- Born: June 25, 1970 (age 54) Florida, USA
- Awards: James R. Wiseman Book Award

Academic background
- Education: BA, University of North Carolina M.A., Ph.D., Classical art and archaeology, 1999, University of Michigan
- Thesis: Mycenaean Greece, Mediterranean commerce, and the formation of identity (1999)

Academic work
- Institutions: Wellesley College University of Southern California

= Bryan E. Burns =

American archaeologist

Bryan E. Burns (born June 25, 1970) is an American archaeologist. He is a professor of Classical Studies at Wellesley College and co-director of the Eastern Boeotia Archaeological Project. His thesis turned book Mycenaean Greece, Mediterranean Commerce, and the Formation of Identity received the 2014 James R. Wiseman Book Award from the Archaeological Institute of America.

==Early life and education==
Burns was born on June 25, 1970, in Florida. He earned his Bachelor of Arts degree from the University of North Carolina and his Master's degree and PhD from the University of Michigan.

==Career==
Upon earning his PhD in Classical art and archaeology, Burns joined the faculty at the University of Southern California until 2008 when he accepted a position at Wellesley College. Within his first few years at Wellesley, Burns earned a fellowship at Harvard University's Center for Hellenic Studies. He also published his first book, a reimagination of his thesis titled Mycenaean Greece, Mediterranean Commerce, and the Formation of Identity which focused on the perception, formation, and development of Mycenaean identity. The book later earned the 2014 James R. Wiseman Book Award from the Archaeological Institute of America.

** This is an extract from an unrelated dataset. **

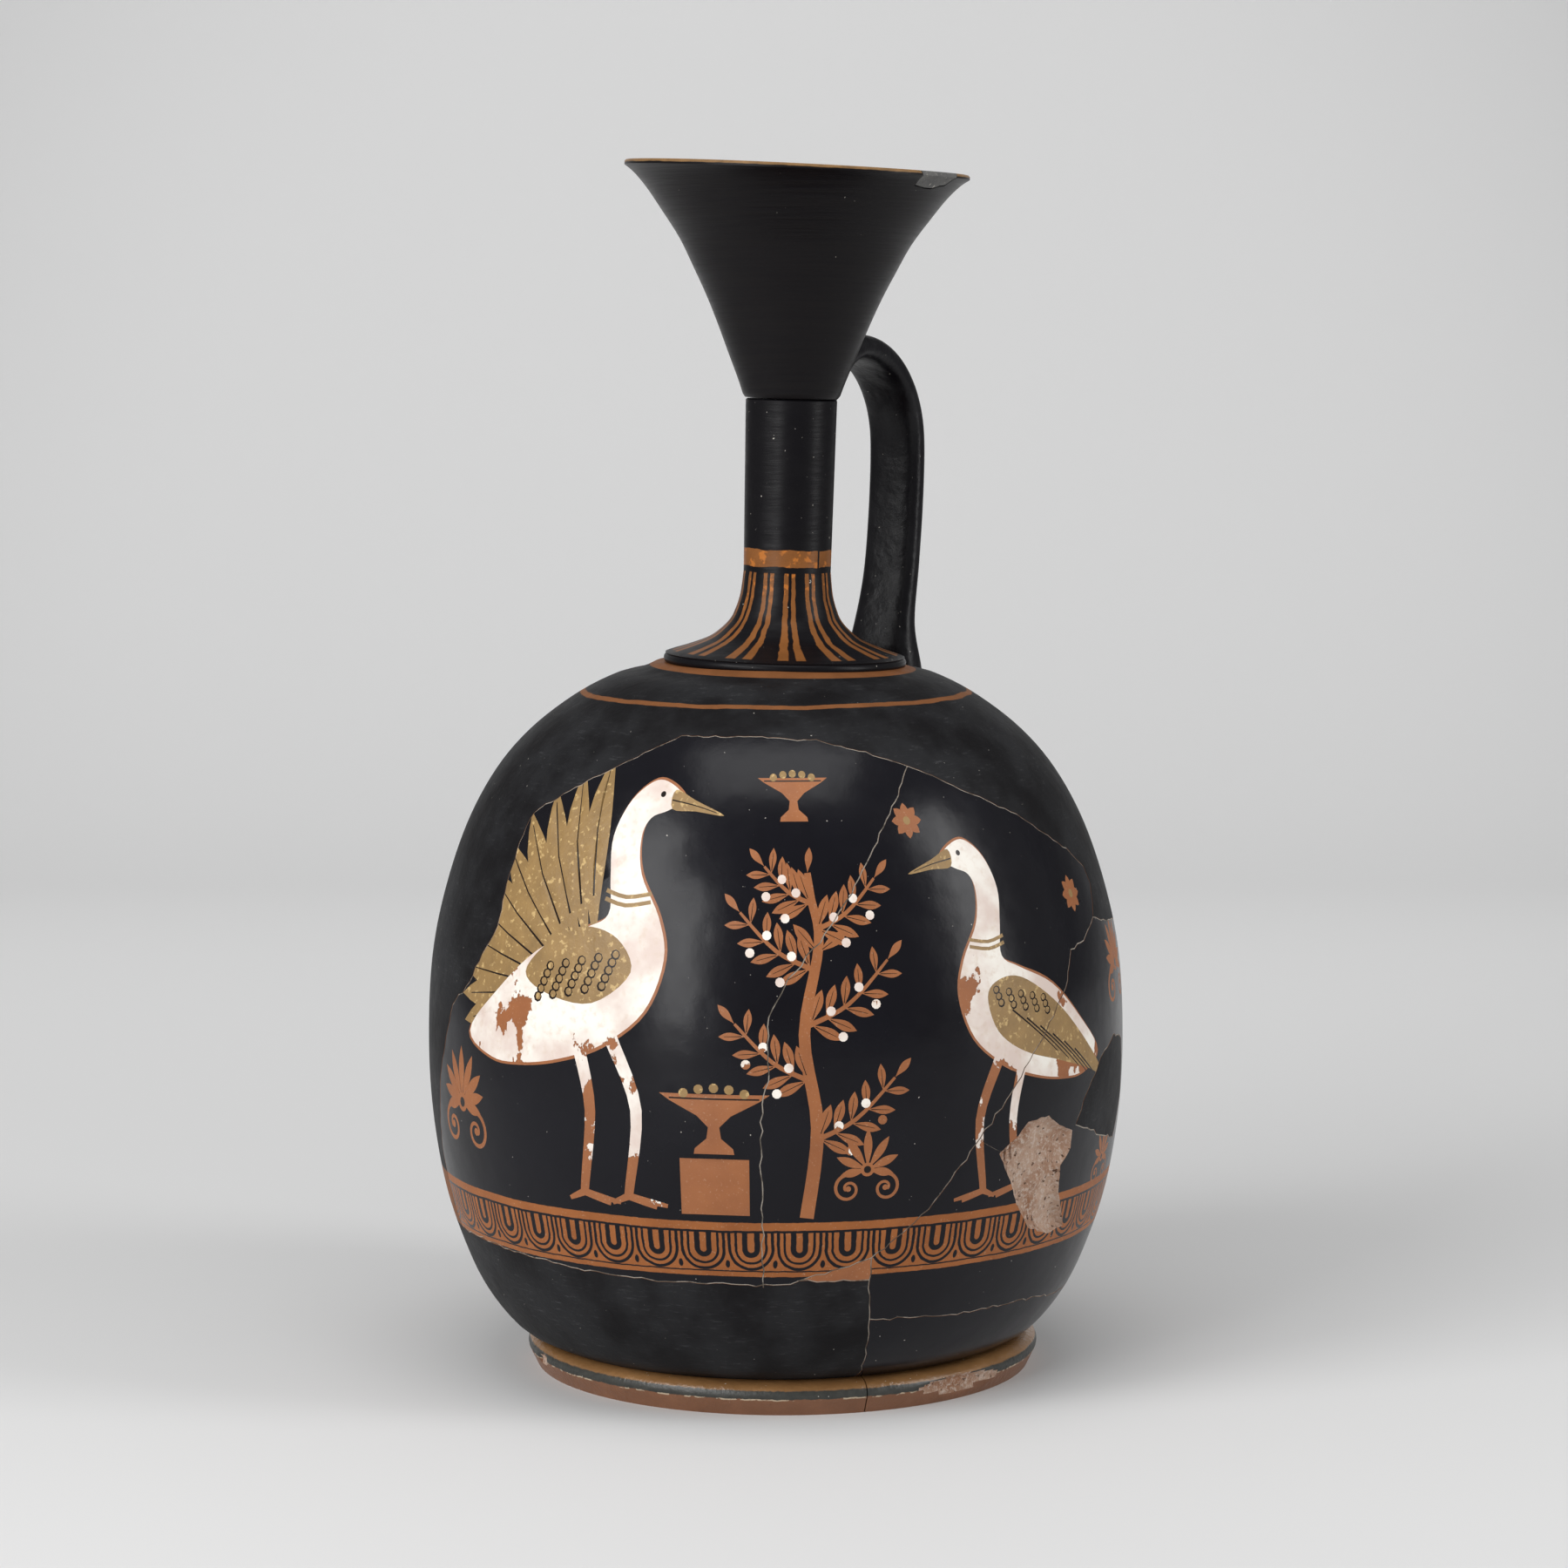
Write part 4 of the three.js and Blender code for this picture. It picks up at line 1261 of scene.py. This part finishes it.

As co-director of the Eastern Boeotia Archaeological Project, Burns also spends his summer with students excavating a Bronze Age settlement in Greece. Burns regularly takes students from Wellesley college to Greece through the Eastern Boeotia Archaeological Project Field School as part of an international team of scholars and students that participate in the excavation project at Eleon.